There is also a staging strategy that works well for many homeowners. Build the core kitchen first, then add refrigeration, specialty appliances, or entertaining extras as your use pattern becomes clear. That approach keeps the project functional from day one without forcing every decision into one purchase window.

When layout should change the component list

Not every backyard needs the same configuration. A compact patio kitchen may benefit from a straight-line layout with a grill, two-drawer storage, and a refrigerator tucked at the end. A larger entertaining space can support L-shaped or U-shaped designs that separate cooking from serving.

If your outdoor kitchen is close to the indoor kitchen, you can often scale back a few components. If it is farther from the house, convenience becomes more important. That is when sinks, refrigeration, and additional storage start pulling more weight.

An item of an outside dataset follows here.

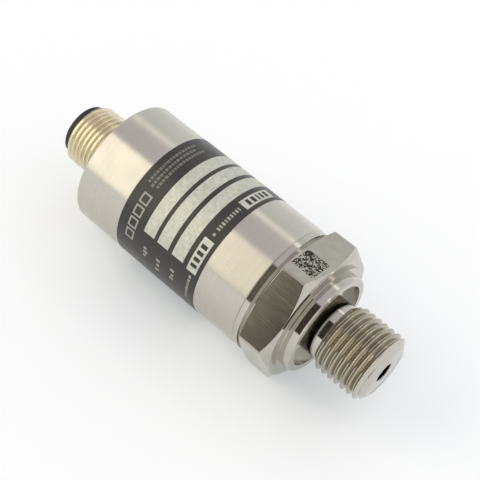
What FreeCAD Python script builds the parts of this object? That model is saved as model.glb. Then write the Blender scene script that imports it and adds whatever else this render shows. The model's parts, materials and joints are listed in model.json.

Covered outdoor kitchens create another trade-off. They improve comfort and can protect components from direct exposure, but they also raise more questions about ventilation, heat, and clearance. Open-air setups simplify some of that, though they may demand more from materials and covers.

For many homeowners, the best buying decision is the one that keeps the outdoor kitchen easy to use year after year. At All Season Patio, that usually means helping people filter past the flashy extras and choose components that fit the space, the climate, and the way they actually live outside. If you build around use first, the finished kitchen tends to feel right for a long time.